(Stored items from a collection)
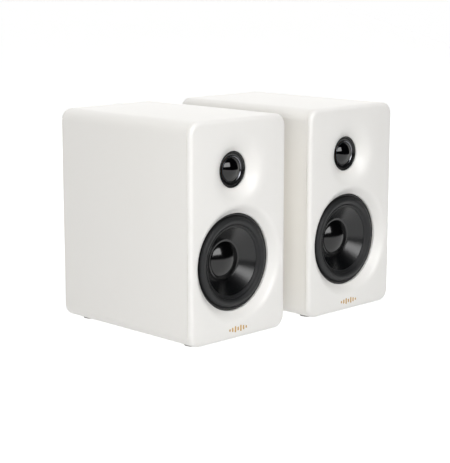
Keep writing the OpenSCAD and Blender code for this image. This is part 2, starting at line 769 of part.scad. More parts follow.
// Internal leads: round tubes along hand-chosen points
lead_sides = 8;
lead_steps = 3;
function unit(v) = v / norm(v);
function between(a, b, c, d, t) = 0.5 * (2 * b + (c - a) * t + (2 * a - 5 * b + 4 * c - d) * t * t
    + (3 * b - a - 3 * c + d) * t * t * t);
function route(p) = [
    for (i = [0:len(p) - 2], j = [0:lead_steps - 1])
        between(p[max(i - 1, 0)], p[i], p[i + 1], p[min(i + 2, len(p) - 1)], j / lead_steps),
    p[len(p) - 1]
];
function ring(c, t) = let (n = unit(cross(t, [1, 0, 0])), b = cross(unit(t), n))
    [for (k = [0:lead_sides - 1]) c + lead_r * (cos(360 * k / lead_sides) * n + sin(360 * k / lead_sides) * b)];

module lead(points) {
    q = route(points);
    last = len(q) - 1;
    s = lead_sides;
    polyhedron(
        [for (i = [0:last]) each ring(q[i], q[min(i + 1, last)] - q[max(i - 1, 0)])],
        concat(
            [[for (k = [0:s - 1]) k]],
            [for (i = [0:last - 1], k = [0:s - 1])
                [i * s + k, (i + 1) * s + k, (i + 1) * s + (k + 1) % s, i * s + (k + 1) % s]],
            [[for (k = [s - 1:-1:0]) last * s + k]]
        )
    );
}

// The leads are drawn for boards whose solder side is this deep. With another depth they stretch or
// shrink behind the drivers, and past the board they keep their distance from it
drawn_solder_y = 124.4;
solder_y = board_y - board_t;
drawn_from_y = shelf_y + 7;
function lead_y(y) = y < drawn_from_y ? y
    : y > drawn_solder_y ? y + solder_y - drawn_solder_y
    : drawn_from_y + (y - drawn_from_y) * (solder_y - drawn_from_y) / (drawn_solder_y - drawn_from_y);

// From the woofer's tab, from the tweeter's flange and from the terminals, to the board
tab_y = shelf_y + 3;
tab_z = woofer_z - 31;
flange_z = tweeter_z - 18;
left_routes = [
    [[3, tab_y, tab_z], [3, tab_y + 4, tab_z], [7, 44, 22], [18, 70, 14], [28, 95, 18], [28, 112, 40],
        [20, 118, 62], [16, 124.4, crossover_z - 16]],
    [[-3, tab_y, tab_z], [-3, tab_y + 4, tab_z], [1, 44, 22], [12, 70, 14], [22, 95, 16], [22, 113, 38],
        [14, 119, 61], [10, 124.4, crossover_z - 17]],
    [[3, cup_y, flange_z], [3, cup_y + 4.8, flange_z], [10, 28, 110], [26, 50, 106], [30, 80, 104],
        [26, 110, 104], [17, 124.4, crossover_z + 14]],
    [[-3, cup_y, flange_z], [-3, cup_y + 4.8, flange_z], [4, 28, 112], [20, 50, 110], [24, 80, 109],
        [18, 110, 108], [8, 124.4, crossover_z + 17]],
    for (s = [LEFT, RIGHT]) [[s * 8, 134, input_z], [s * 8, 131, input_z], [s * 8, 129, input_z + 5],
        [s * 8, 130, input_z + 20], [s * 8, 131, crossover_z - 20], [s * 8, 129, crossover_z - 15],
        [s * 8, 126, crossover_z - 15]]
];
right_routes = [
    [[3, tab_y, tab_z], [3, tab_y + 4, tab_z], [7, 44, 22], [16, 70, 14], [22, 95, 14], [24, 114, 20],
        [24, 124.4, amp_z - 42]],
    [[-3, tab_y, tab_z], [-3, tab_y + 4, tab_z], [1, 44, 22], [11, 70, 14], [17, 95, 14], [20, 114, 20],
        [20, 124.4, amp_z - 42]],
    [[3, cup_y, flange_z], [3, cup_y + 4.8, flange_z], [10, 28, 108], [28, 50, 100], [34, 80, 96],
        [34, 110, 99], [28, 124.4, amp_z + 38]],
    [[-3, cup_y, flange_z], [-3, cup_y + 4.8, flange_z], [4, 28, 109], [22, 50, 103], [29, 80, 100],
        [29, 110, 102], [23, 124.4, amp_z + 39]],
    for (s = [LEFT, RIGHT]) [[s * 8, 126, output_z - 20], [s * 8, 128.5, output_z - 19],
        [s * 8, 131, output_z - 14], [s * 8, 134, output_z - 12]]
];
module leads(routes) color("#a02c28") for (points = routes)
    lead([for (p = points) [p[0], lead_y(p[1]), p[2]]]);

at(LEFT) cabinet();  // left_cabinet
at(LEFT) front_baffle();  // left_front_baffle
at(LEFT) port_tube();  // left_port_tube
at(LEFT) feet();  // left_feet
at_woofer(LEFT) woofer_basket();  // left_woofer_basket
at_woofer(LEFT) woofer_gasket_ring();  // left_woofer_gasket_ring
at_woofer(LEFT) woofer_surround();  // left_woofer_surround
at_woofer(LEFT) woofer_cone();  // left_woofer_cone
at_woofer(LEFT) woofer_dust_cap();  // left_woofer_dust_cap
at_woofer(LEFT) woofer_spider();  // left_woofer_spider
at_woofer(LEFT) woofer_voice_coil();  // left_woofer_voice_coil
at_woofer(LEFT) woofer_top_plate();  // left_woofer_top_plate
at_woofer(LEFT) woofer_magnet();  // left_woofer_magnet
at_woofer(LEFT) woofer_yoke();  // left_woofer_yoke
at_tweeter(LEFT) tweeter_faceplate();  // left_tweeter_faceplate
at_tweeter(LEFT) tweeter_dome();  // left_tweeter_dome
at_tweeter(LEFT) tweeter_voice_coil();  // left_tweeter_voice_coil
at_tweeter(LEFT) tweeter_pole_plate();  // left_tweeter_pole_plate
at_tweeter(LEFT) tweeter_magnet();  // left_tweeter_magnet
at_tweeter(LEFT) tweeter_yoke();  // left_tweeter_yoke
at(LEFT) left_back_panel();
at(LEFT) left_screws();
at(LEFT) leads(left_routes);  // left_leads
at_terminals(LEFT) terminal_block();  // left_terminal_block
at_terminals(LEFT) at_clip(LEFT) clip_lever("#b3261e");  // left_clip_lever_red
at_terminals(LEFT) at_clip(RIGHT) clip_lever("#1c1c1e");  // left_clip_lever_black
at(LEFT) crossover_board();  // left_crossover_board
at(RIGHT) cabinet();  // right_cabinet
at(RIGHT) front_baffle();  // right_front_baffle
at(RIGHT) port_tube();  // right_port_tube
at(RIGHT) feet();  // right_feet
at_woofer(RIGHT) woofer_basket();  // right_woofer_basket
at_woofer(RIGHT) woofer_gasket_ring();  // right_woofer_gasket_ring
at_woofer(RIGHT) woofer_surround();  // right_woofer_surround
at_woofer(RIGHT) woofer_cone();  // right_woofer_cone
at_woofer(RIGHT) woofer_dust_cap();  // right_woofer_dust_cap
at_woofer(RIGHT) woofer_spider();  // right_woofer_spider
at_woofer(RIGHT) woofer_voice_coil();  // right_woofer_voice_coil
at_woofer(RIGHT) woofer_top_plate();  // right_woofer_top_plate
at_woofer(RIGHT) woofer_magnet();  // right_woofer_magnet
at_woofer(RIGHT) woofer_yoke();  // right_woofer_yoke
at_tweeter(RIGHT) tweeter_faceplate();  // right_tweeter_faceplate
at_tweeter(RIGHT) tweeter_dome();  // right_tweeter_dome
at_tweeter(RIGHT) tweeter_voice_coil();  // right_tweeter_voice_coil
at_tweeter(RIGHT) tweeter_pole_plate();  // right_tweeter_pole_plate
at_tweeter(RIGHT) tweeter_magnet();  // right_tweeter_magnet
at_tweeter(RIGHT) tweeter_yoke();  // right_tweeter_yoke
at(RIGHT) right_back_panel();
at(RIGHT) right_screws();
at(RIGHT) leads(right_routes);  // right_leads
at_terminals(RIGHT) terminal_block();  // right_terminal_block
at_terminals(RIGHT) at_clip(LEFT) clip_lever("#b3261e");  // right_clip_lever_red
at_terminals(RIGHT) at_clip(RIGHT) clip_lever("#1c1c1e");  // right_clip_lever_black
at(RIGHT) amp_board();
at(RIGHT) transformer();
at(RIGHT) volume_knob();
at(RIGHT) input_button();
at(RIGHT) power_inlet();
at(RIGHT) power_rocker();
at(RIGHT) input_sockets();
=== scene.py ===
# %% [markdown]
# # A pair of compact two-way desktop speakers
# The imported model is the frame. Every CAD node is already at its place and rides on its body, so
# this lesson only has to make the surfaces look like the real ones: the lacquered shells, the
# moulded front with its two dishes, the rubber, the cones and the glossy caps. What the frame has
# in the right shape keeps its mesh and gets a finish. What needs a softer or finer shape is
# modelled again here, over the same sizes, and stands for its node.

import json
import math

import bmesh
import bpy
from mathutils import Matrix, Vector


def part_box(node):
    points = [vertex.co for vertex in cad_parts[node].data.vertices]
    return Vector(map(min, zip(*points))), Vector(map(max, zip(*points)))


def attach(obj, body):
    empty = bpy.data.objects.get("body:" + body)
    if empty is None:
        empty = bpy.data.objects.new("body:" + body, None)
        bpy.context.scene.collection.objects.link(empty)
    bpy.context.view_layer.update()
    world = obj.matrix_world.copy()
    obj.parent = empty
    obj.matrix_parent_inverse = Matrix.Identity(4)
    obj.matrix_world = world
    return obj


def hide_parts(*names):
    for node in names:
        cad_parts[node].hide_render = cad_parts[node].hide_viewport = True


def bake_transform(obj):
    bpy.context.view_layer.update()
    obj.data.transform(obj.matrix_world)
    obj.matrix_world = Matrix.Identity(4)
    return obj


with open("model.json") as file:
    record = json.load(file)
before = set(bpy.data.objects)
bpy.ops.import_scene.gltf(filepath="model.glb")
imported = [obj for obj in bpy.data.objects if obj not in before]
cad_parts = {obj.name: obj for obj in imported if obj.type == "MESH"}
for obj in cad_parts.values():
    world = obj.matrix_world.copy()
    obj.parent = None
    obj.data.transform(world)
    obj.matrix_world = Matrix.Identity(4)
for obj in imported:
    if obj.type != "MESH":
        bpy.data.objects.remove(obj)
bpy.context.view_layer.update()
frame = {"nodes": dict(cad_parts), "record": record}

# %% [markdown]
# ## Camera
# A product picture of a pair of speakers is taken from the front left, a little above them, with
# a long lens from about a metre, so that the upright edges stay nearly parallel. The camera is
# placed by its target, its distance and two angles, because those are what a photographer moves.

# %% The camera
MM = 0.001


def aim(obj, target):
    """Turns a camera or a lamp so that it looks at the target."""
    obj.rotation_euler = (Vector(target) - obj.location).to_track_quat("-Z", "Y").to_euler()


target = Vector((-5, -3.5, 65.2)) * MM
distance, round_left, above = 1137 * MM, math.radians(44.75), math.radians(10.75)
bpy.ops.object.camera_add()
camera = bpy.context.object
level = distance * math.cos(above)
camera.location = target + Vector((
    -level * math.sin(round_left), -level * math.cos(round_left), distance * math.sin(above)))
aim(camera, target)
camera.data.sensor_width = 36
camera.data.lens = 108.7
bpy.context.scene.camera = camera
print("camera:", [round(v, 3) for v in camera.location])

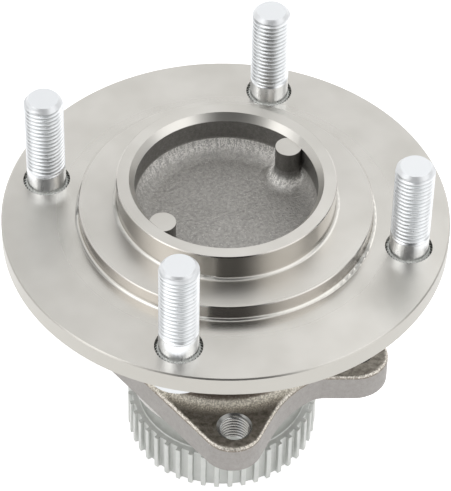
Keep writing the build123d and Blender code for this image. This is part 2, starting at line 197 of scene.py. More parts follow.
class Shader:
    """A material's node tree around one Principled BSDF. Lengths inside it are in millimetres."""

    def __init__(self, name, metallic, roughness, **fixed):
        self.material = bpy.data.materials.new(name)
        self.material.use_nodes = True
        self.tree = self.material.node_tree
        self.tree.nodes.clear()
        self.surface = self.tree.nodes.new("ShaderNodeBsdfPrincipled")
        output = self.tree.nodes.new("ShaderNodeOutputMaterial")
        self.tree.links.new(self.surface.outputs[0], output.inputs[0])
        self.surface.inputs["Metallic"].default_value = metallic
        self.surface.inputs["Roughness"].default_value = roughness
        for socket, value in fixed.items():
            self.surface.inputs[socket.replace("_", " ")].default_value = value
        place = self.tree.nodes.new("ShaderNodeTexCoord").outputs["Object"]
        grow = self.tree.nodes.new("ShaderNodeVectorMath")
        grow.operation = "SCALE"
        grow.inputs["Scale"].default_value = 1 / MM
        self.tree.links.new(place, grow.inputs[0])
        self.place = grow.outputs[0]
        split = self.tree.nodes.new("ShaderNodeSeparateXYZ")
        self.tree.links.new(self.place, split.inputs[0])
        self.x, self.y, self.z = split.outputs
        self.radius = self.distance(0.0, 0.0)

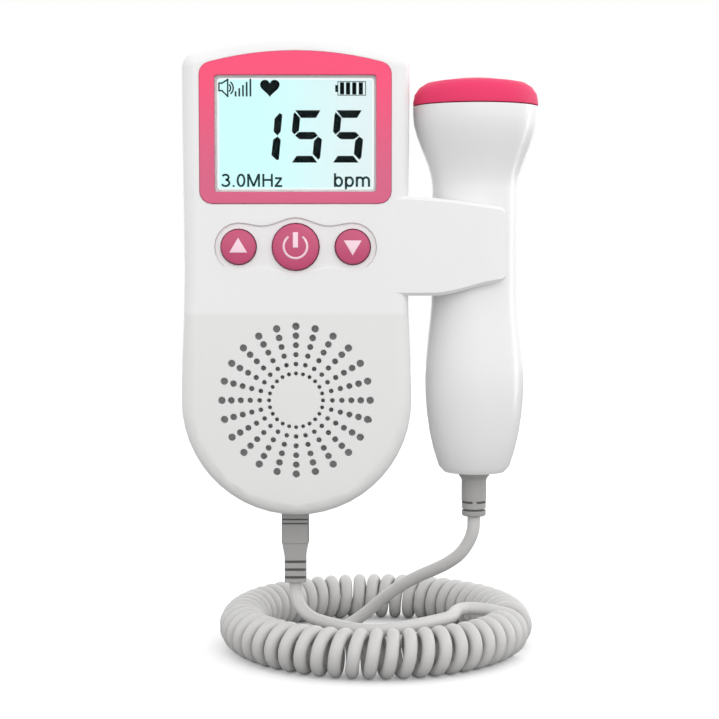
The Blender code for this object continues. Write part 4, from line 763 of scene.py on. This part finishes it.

● **Exercise task**: Your task is to retype the entries verbatim, starting with the line that holds "at(RIGHT) right_back_panel();" and stopping after the line that holds "zip(*points))), Vector(map(max, zip(*points)))".

● **Solution to this task**:
at(RIGHT) right_back_panel();
at(RIGHT) right_screws();
at(RIGHT) leads(right_routes);  // right_leads
at_terminals(RIGHT) terminal_block();  // right_terminal_block
at_terminals(RIGHT) at_clip(LEFT) clip_lever("#b3261e");  // right_clip_lever_red
at_terminals(RIGHT) at_clip(RIGHT) clip_lever("#1c1c1e");  // right_clip_lever_black
at(RIGHT) amp_board();
at(RIGHT) transformer();
at(RIGHT) volume_knob();
at(RIGHT) input_button();
at(RIGHT) power_inlet();
at(RIGHT) power_rocker();
at(RIGHT) input_sockets();
=== scene.py ===
# %% [markdown]
# # A pair of compact two-way desktop speakers
# The imported model is the frame. Every CAD node is already at its place and rides on its body, so
# this lesson only has to make the surfaces look like the real ones: the lacquered shells, the
# moulded front with its two dishes, the rubber, the cones and the glossy caps. What the frame has
# in the right shape keeps its mesh and gets a finish. What needs a softer or finer shape is
# modelled again here, over the same sizes, and stands for its node.

import json
import math

import bmesh
import bpy
from mathutils import Matrix, Vector


def part_box(node):
    points = [vertex.co for vertex in cad_parts[node].data.vertices]
    return Vector(map(min, zip(*points))), Vector(map(max, zip(*points)))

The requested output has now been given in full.